Task to carry out: Give only the number of lines below that contain the word "bodies".

Information shown:

start

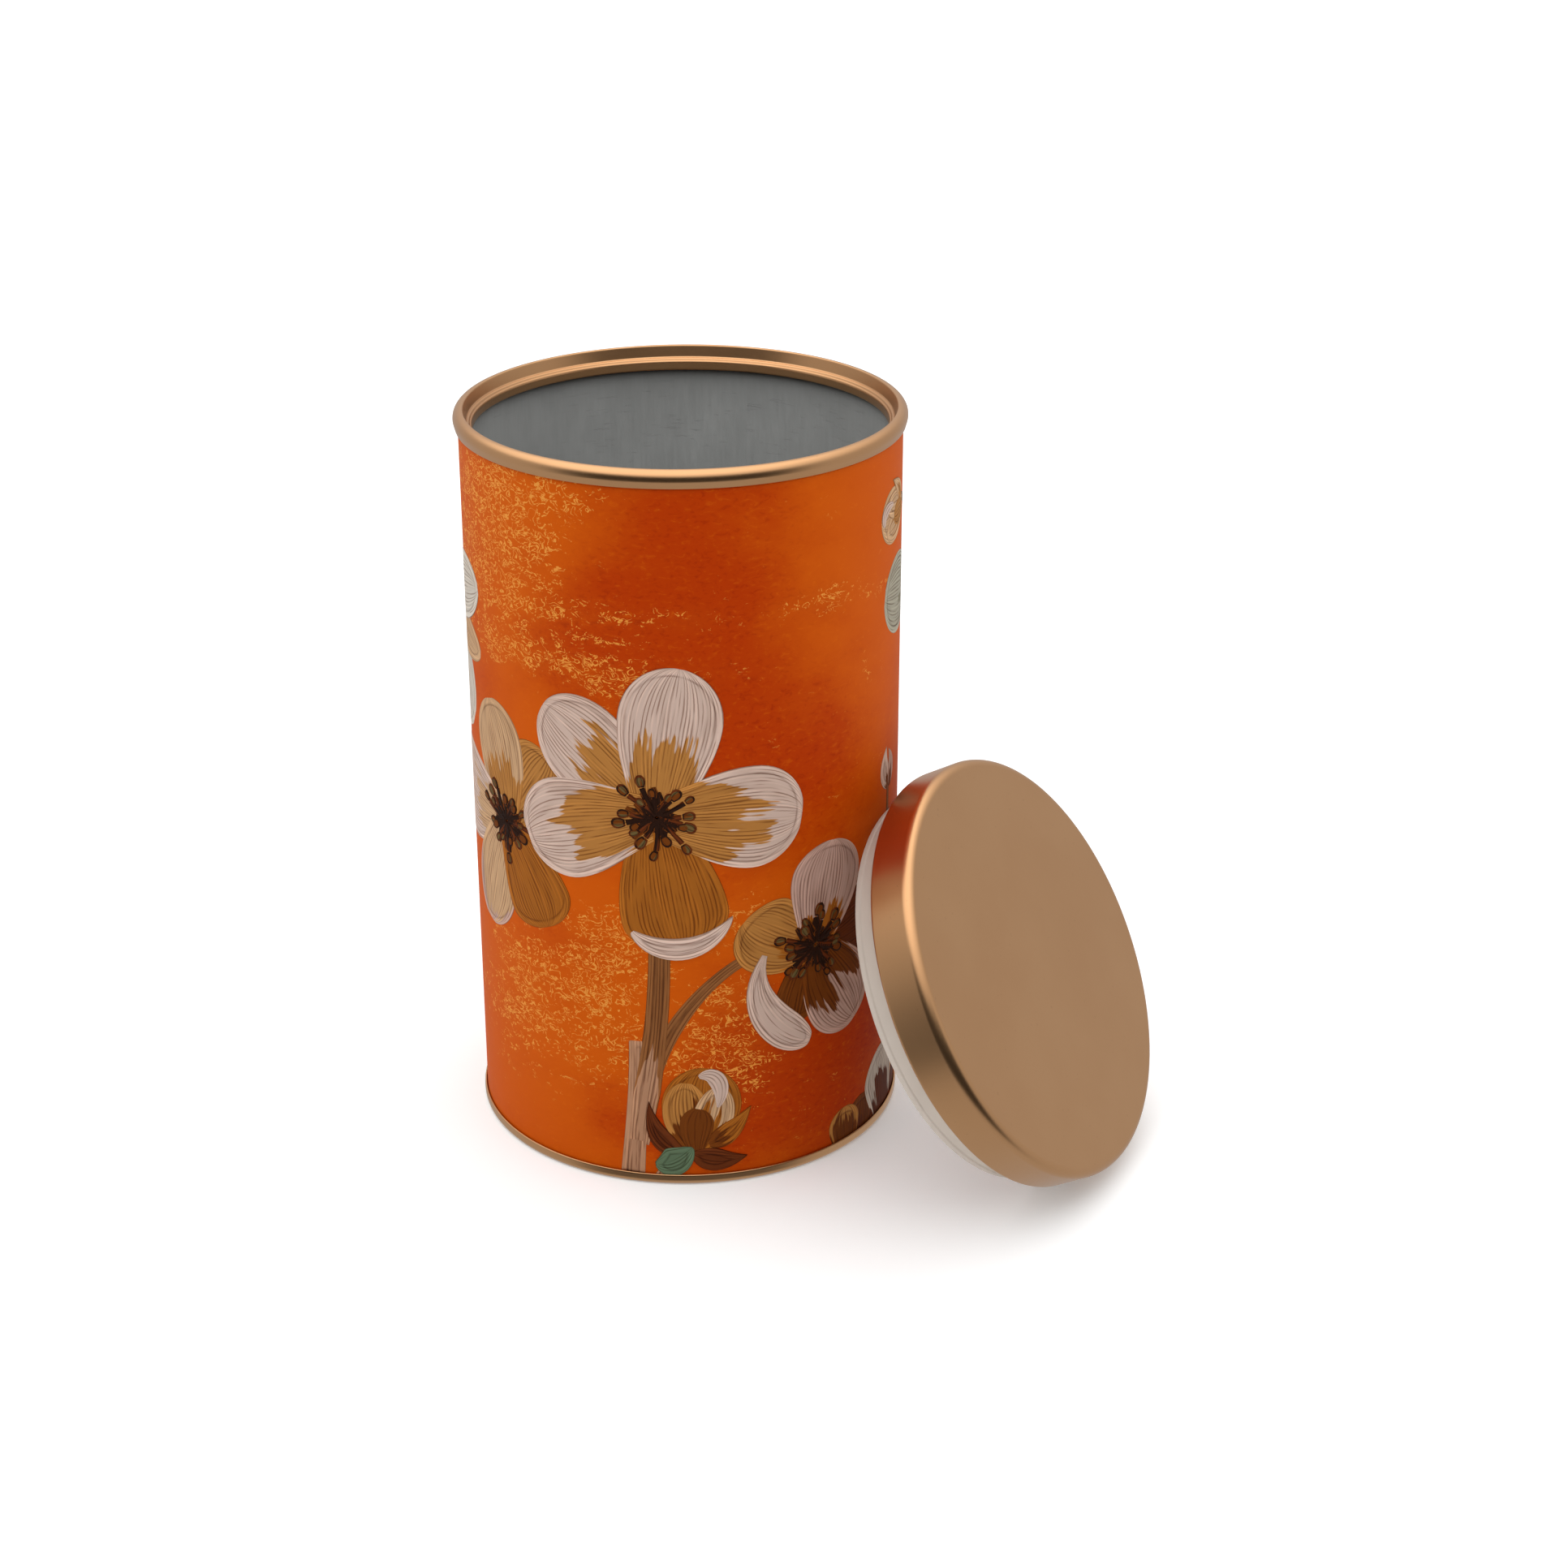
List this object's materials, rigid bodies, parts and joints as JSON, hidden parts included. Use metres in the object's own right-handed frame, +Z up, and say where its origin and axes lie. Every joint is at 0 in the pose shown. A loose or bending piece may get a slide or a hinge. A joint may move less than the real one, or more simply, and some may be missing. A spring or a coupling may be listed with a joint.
{
  "type": "cookie tin",
  "caption": "Tall round cookie canister with printed floral wrap, metal rims and a copper plug lid leaning against its side.",
  "frame": {"origin": "bottom centre of the box round the can and its leaning lid, on the surface that both stand on", "axes": "+Z up along the can's axis, -Y towards the viewer, +X towards the side where the lid leans"},
  "size_m": [0.135, 0.1082, 0.1435],
  "materials": {
    "board": "spirally wound grey-brown board, matte",
    "print": "matte varnished print with lightly raised outlines",
    "foil": "dull rolled foil with fine scuffs",
    "copper_tinplate": "tinplate with satin copper lacquer",
    "sealing_compound": "matte",
    "plug_plastic": "satin moulded off-white"
  },
  "bodies": {
    "can": {"paper_tube": "board", "printed_wrap": "print", "foil_liner": "foil", "top_ring": "copper_tinplate", "top_seam_seal": "sealing_compound", "bottom_end": "copper_tinplate", "bottom_seam_seal": "sealing_compound"},
    "lid": {"lid_shell": "copper_tinplate", "lid_plug": "plug_plastic"}
  },
  "joints": [
    {"name": "lid_lift_off", "type": "slide", "parent": "can", "child": "lid", "axis": [0.7851, -0.3796, 0.4894], "range_m": [0, 0.12]}
  ]
}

end

Answer in full: 2